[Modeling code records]
┌────────

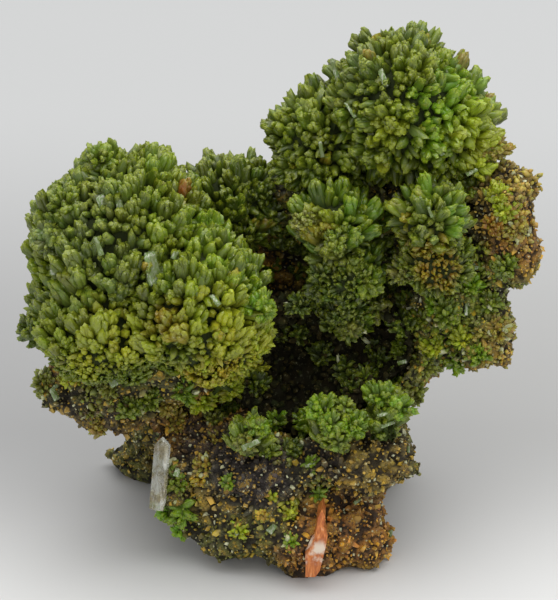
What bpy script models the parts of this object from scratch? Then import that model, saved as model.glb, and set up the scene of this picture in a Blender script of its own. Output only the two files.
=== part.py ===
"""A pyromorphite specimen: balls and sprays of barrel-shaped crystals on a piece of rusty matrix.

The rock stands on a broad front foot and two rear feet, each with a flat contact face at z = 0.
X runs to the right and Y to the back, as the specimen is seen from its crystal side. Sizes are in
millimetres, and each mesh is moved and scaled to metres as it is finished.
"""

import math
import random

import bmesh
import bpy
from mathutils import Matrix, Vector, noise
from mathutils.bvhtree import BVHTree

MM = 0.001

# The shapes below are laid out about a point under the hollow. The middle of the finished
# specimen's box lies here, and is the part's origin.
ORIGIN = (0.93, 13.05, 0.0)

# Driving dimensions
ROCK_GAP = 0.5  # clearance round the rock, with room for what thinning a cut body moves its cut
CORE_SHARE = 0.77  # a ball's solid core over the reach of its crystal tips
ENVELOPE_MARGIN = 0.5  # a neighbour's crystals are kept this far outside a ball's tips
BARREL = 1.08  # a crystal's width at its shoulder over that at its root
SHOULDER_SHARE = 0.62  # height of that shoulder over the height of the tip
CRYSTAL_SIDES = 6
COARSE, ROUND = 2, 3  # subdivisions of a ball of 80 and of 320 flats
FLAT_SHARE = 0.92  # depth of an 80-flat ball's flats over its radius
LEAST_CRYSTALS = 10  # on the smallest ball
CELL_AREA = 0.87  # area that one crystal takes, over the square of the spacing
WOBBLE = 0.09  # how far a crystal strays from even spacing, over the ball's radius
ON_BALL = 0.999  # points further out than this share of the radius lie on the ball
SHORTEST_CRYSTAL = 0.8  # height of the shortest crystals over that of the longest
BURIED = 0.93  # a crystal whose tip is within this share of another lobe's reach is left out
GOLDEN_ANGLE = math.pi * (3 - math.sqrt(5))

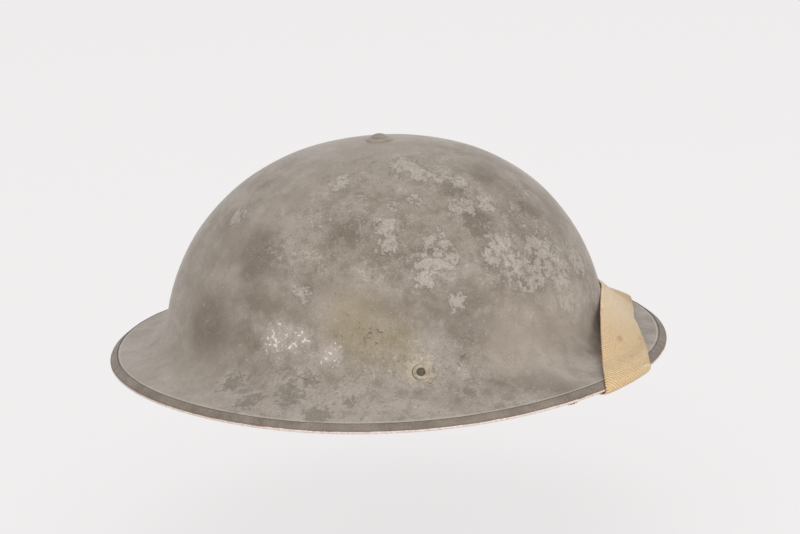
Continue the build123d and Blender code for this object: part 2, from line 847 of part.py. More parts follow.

└────────

Required work
Write out every line of the records exactly.

Solution for this exercise
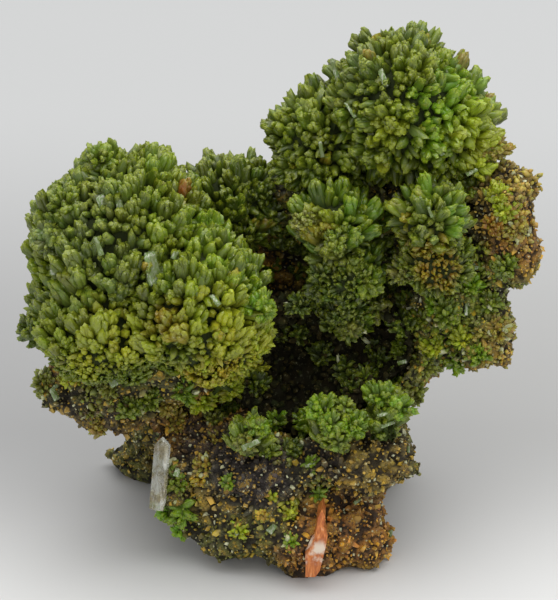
What bpy script models the parts of this object from scratch? Then import that model, saved as model.glb, and set up the scene of this picture in a Blender script of its own. Output only the two files.
=== part.py ===
"""A pyromorphite specimen: balls and sprays of barrel-shaped crystals on a piece of rusty matrix.

The rock stands on a broad front foot and two rear feet, each with a flat contact face at z = 0.
X runs to the right and Y to the back, as the specimen is seen from its crystal side. Sizes are in
millimetres, and each mesh is moved and scaled to metres as it is finished.
"""

import math
import random

import bmesh
import bpy
from mathutils import Matrix, Vector, noise
from mathutils.bvhtree import BVHTree

MM = 0.001

# The shapes below are laid out about a point under the hollow. The middle of the finished
# specimen's box lies here, and is the part's origin.
ORIGIN = (0.93, 13.05, 0.0)

# Driving dimensions
ROCK_GAP = 0.5  # clearance round the rock, with room for what thinning a cut body moves its cut
CORE_SHARE = 0.77  # a ball's solid core over the reach of its crystal tips
ENVELOPE_MARGIN = 0.5  # a neighbour's crystals are kept this far outside a ball's tips
BARREL = 1.08  # a crystal's width at its shoulder over that at its root
SHOULDER_SHARE = 0.62  # height of that shoulder over the height of the tip
CRYSTAL_SIDES = 6
COARSE, ROUND = 2, 3  # subdivisions of a ball of 80 and of 320 flats
FLAT_SHARE = 0.92  # depth of an 80-flat ball's flats over its radius
LEAST_CRYSTALS = 10  # on the smallest ball
CELL_AREA = 0.87  # area that one crystal takes, over the square of the spacing
WOBBLE = 0.09  # how far a crystal strays from even spacing, over the ball's radius
ON_BALL = 0.999  # points further out than this share of the radius lie on the ball
SHORTEST_CRYSTAL = 0.8  # height of the shortest crystals over that of the longest
BURIED = 0.93  # a crystal whose tip is within this share of another lobe's reach is left out
GOLDEN_ANGLE = math.pi * (3 - math.sqrt(5))

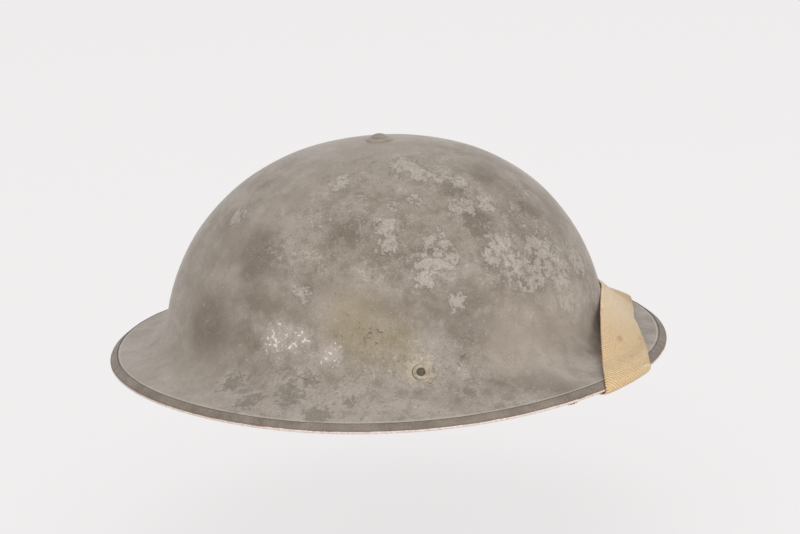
Continue the build123d and Blender code for this object: part 2, from line 847 of part.py. More parts follow.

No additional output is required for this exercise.